O projecto pretende ainda passar alguma literacia emocional a quem o vê ou visita, “permitindo que os outros tenham uma vida melhor”. Ao mesmo tempo, Clara Brito recorreu aos materiais tradicionais usados a Oriente, explorando “a oportunidade de fazer uma grande pesquisa desses mesmos materiais e usando-os como uma ferramenta de comunicação, a fim de fazer um trabalho artístico que explora esses conceitos”, referiu ainda, segundo o mesmo comunicado.

Património do amanhã

“She Left Her Body” é um desafio que Clara impôs a si mesma, “[de pensar] o que poderiam ser, em termos artísticos e até filosóficos, os patrimónios do amanhã relacionados com as indústrias”. A mostra é também resultado “de um processo auto-biográfico criativo e artístico, especificamente ligado à ideia de dissociação”. É feito um cruzamento do lado emocional com as ideias de património e de auto-conhecimento. “Sou uma coleccionadora por natureza, uma designer que olha para os materiais e que tem apreço pela indústria e pelas tradições, por esse saber fazer, e pareceu-me um cruzamento interessante.”

A exposição acontece abrangida pelo projecto “Tomorrow’s Heritage” [O Património do Amanhã], no qual Clara Brito participa e que tem vindo a ser desenvolvido “de uma maneira intuitiva e inconsciente já há bastante tempo”, onde se faz um levantamento de materiais e indústrias tradicionais de Macau, Hong Kong e do sul da China. Algo que a designer tem vindo a pôr em prática com colaborações com a marca portuguesa Burel, que fabrica roupas e produtos têxteis com o burel, um tecido feito com lã de ovinos da Serra da Estrela.

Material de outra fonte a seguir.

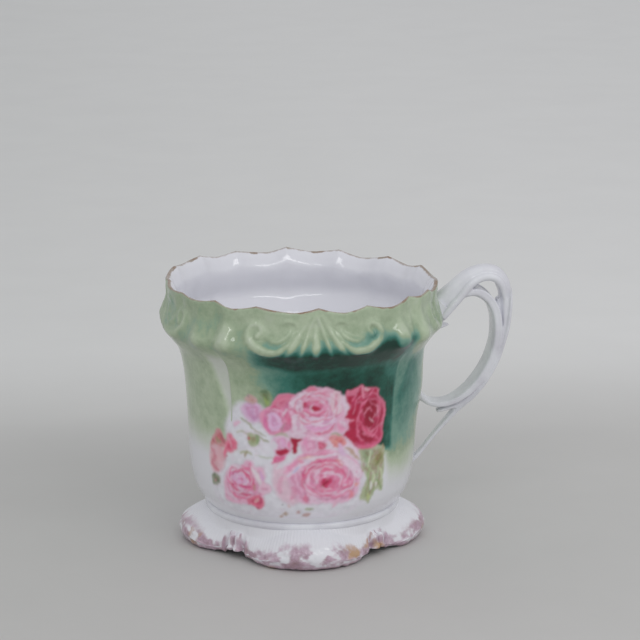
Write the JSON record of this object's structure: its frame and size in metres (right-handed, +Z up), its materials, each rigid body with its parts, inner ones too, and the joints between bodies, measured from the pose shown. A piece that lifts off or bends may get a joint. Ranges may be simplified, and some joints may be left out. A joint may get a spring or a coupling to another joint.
{
  "type": "shaving mug",
  "caption": "Porcelain shaving mug with a moulded collar, a scalloped rim, a lobed foot and an openwork scroll handle, for holding soap and a brush.",
  "frame": {"origin": "middle of the bounding box, on the table that the foot stands on", "axes": "+Z up along the mug's own axis, +X from the mug towards its handle; the decorated side faces -Y"},
  "size_m": [0.12, 0.0962, 0.0913],
  "materials": {
    "body_glaze": "clear gloss glaze over a sprayed green ground",
    "foot_glaze": "clear gloss glaze with patches of mauve lustre",
    "handle_glaze": "clear gloss glaze on white porcelain",
    "slip": "glazed over"
  },
  "bodies": {
    "root": {"mug_body": "body_glaze", "foot": "foot_glaze", "foot_joint": "slip", "handle": "handle_glaze", "upper_joint": "slip", "loop_joint": "slip", "tail_joint": "slip"}
  },
  "joints": []
}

“Todos estes projectos de correlação entre o Ocidente e o Oriente, desenhando cá e produzindo lá, e vice-versa, foram trazendo ao de cima uma ideia e uma vontade de fazer um cruzamento [de ideias] e um levantamento das indústrias tradicionais deste lado do mundo na minha relação com Portugal e os países de língua portuguesa”, disse a designer, que, depois de fazer o mapeamento, quis “aproveitar e desenvolver criativamente um projecto que trabalhasse estas indústrias”.